As Dr Rangiānehu Mātāmua beautifully put it: Matariki “belongs to all of us”. It means something different to all of us, too. To celebrate this special holiday, we asked three of our Arts Foundation artists – a writer, an illustrator and a photographer – to share their own creative response. Read on to see what they came up with! Mānawatia o Matariki whānau!
ARTIST: Tia Barrett
IWI: Ngāi Tahu, Ngāti Mamoe, Te Rapuwai, Waitaha, Ngāti Maniapoto, Ngāti Tamainupō
DISCIPLINE: Te Ao Māori lens-based practice
AWARDS: 2023 Springboard recipient
'Āke Tuna Atu', 2023, Photograph.
"‘Āke tuna atu’ is an artwork that celebrates the celestial and physical presence of Waitī, one of the stars of Matariki, and explores its profound connection to freshwater and the importance of preserving the precious tuna habitats in the Aotearoa rivers.
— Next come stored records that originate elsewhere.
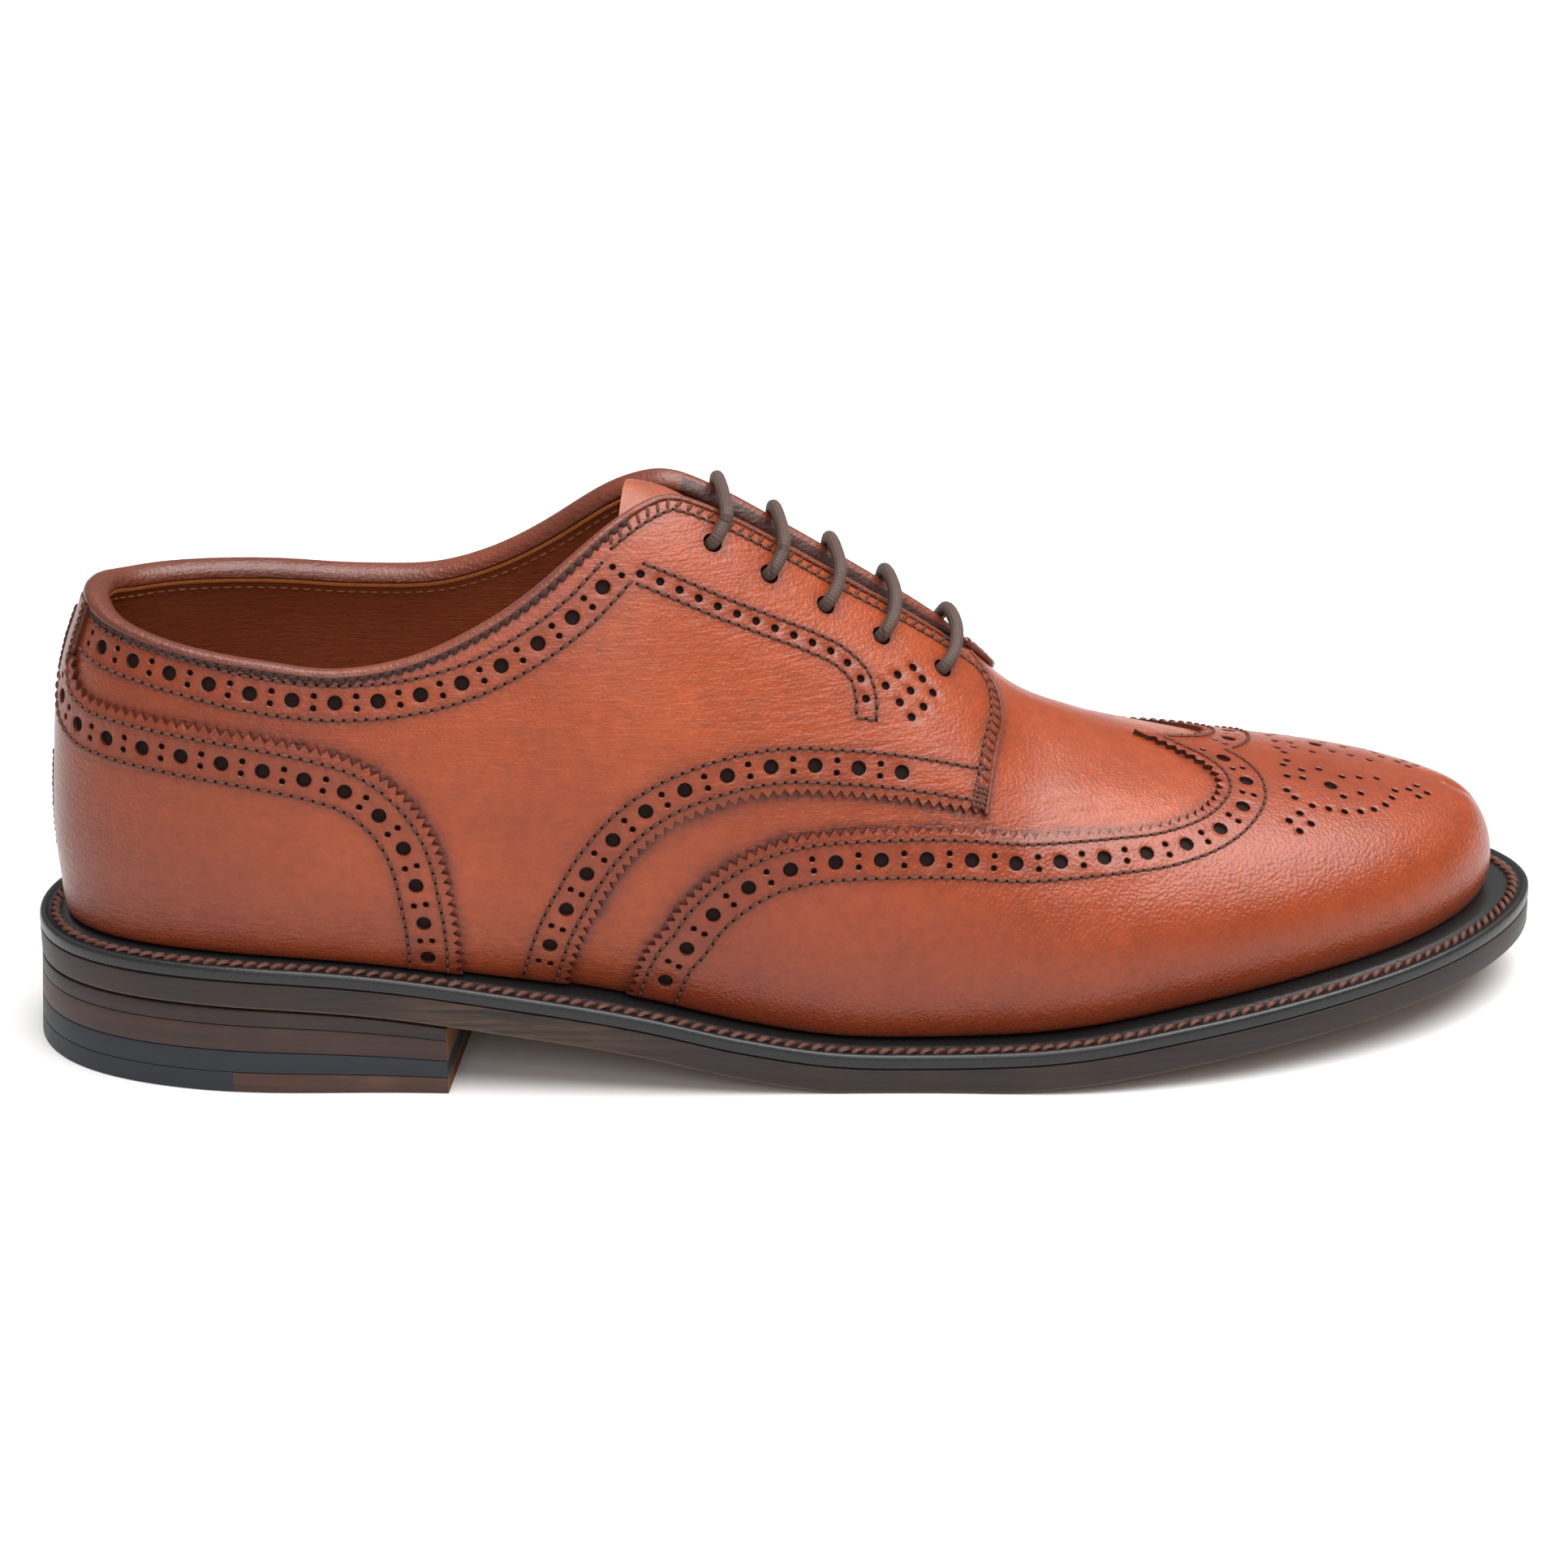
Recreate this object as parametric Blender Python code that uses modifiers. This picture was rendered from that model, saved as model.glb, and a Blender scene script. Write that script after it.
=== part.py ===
"""Full-brogue derby shoe, right foot, size about UK 9, as separate leather pieces on a stacked heel.

Frame: +X toe, +Z up, -Y the outer (lateral) side and +Y the inner (medial) side, floor at z = 0.
The last, the foot form inside the shoe, is one function: last_points(around, up).
  around  0 at the back of the heel, -1 and +1 at the toe; negative runs along the outer side.
  up      0 at the feather line, where the upper meets the welt, and 1 on the ridge of the last.
Every leather piece of the upper is cut in that chart and set at its own distance from the last.
"""
import math

import bmesh
import bpy
import numpy as np
from mathutils import Vector
from mathutils.geometry import delaunay_2d_cdt

# Driving sizes of the last and the sole, in metres
SOLE_LENGTH = 0.308
BALL_WIDTH = 0.1025
INSTEP_HEIGHT = 0.102
HEEL_HEIGHT = 0.0185
TOE_SPRING = 0.0116
TOE_SWING = 0.016
WELT_THICKNESS = 0.0026
OUTSOLE_THICKNESS = 0.0052
TREAD_FLAT = 0.0005
CLEARANCE = 0.0003
SEAM_GAP = 0.0008
LAYER_GAP = 0.0006

# How far the upper stands back from the edge of the welt
HEEL_SETBACK = 0.006
TOE_SETBACK = 0.0086
WELT_STRIP = 0.018

# Leather layers, measured inwards from the face of the quarters and the wing cap
PANEL_LEATHER = 0.0012
UPPER_WALL = 0.002
LINING_FACE = PANEL_LEATHER + LAYER_GAP + UPPER_WALL
INSOLE_THICKNESS = 0.003
INSOLE_INSET = 0.0045

# Opening and lacing
THROAT_GAP_TOP = 0.021
THROAT_GAP_BOTTOM = 0.0085
EYELET_COUNT = 5
EYELET_PITCH = 0.011
EYELET_RADIUS = 0.0021
EYELET_SETBACK = 0.0063
FIRST_EYELET = 0.0085
LACE_DIAMETER = 0.0026
LACE_ARCH = 0.0016
TONGUE_LEATHER = 0.0016
BINDING_DEPTH = 0.0032
BINDING_PROUD = 0.0005
BINDING_ROLL = 0.0016

# Heel stack, from the outsole down to the floor
HEEL_BREAST = 0.0885
BREAST_TURN = math.radians(7)
TOP_PIECE_JOINT = 0.0455
HEEL_FLARE = 0.0012
BACK_FLARE_REACH = 0.1

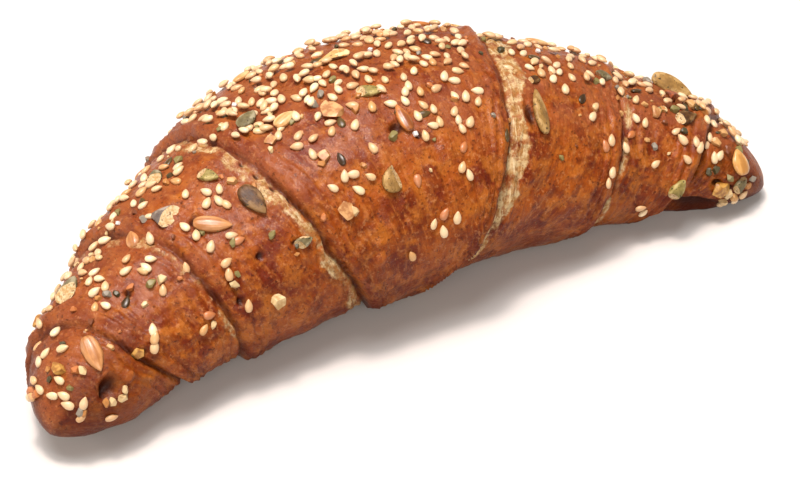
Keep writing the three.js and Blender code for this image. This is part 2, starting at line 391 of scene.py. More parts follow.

My artwork consists of multiple layers of stills captured from moving image expressing whakapapa to ngā tuna and Waitī. ‘Āke tuna atu’ also considers the transformative nature of our digital environment to help add another creative layer of kaipūrākau."
ARTIST: Damien Wilkins
AWARDS: Arts Foundation Laureate 2013, Katherine Mansfield Menton Fellowship 2008
Damien Wilkins is a writer of fiction, short stories and poetry. With Matariki as a prompt, he penned us a beautiful short story – where a (gently intoxicated) narrator annoys their sister and contemplates family history – all from the serene setting of an annual golf club fundraiser…
ARTIST: Vasanti Unka
AWARDS: 2021 Arts Foundation Laureate
"I grew up in rural Aotearoa. There, where night is a true black, I was mesmerised by stars – made brighter by darkness. The Matariki cluster appearing in winter without fail. Winter, when our Mum made a huge pot of gosht (think curried lamb in thick gravy). Our family was so big she would add kumara, potatoes, carrots and watercress or puha to make it go further – just like your boil-up but with a fusion of spices. Cardamom, cinamon, cumin, turmeric, cloves and so many more. Last winter, Mum passed away. Yet I know she is present – like the Matariki stars that never fade – always with us – the past and the future – the gathering of family sharing a good pot of gosht."